B. Agrarian situations
If the land is agricultural and has tenants/beneficiaries, private buyers may face severe restrictions. Agrarian disputes often fall under specialized jurisdiction and rules; possession removal is not handled like ordinary urban ejectment.
C. Condominium units
Condo rules (master deed, house rules, association policies) can affect occupancy, leasing, and enforcement, though eviction still generally requires lawful process.
XI. Practical summary of “buyer rights” by occupancy type
1) Tenant with a lease
- Buyer becomes the new lessor.
- Right to collect rent and enforce lease.
- Termination only per contract/law; eviction via unlawful detainer if warranted.
2) Occupant with ownership claim
- Buyer may need to litigate ownership/possession (publiciana/reivindicatoria).
- Buyer may lose “good faith” protection if they ignored visible possession.
- Strong remedies may exist against seller (eviction warranty, rescission, damages).

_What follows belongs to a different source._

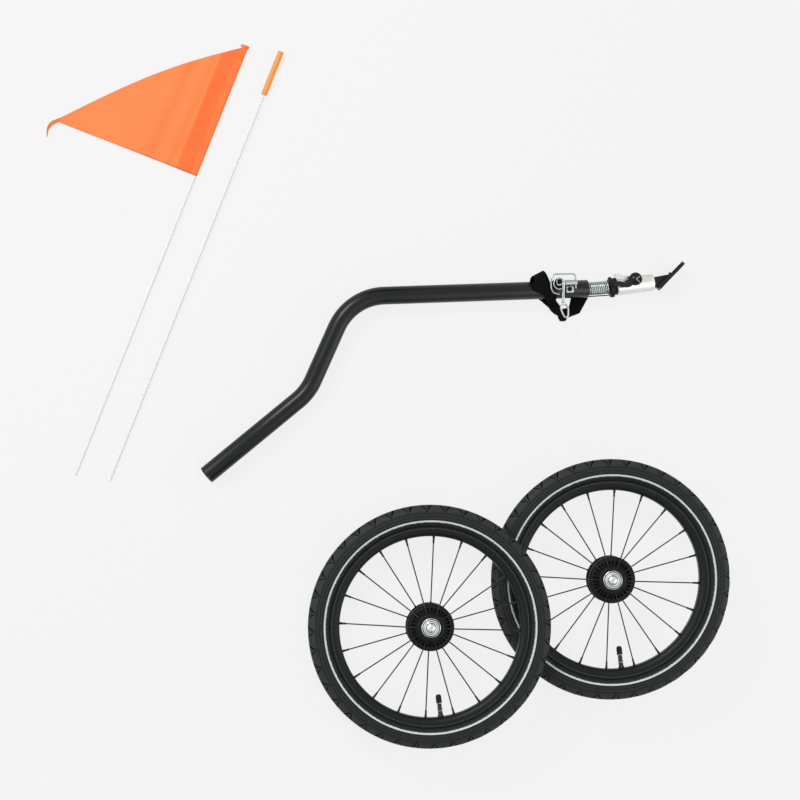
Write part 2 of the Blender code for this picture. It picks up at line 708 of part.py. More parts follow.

3) Tolerated occupant (caretaker/relative)
- Buyer can revoke permission; demand to vacate.
- If refusal continues, unlawful detainer is commonly the path.
4) Squatter/illegal occupant
- Buyer can recover possession but must use lawful procedures.
- Correct action depends on how occupation began and timelines.
5) Agrarian tenant/beneficiary
- Ordinary buyer expectations often do not apply; specialized rules and constraints.
XII. The most important rule for occupied-property buyers
Do not treat “sale” as synonymous with “vacancy.” In the Philippines, buying an occupied property is often two transactions in one:
- acquiring ownership, and
- acquiring peaceful possession—by consent or by lawful process.
A buyer’s strongest position comes from (a) investigating the basis of occupancy, and (b) structuring the purchase so that vacant possession is delivered before or as a condition of full payment, with clear seller liability if the property cannot be turned over.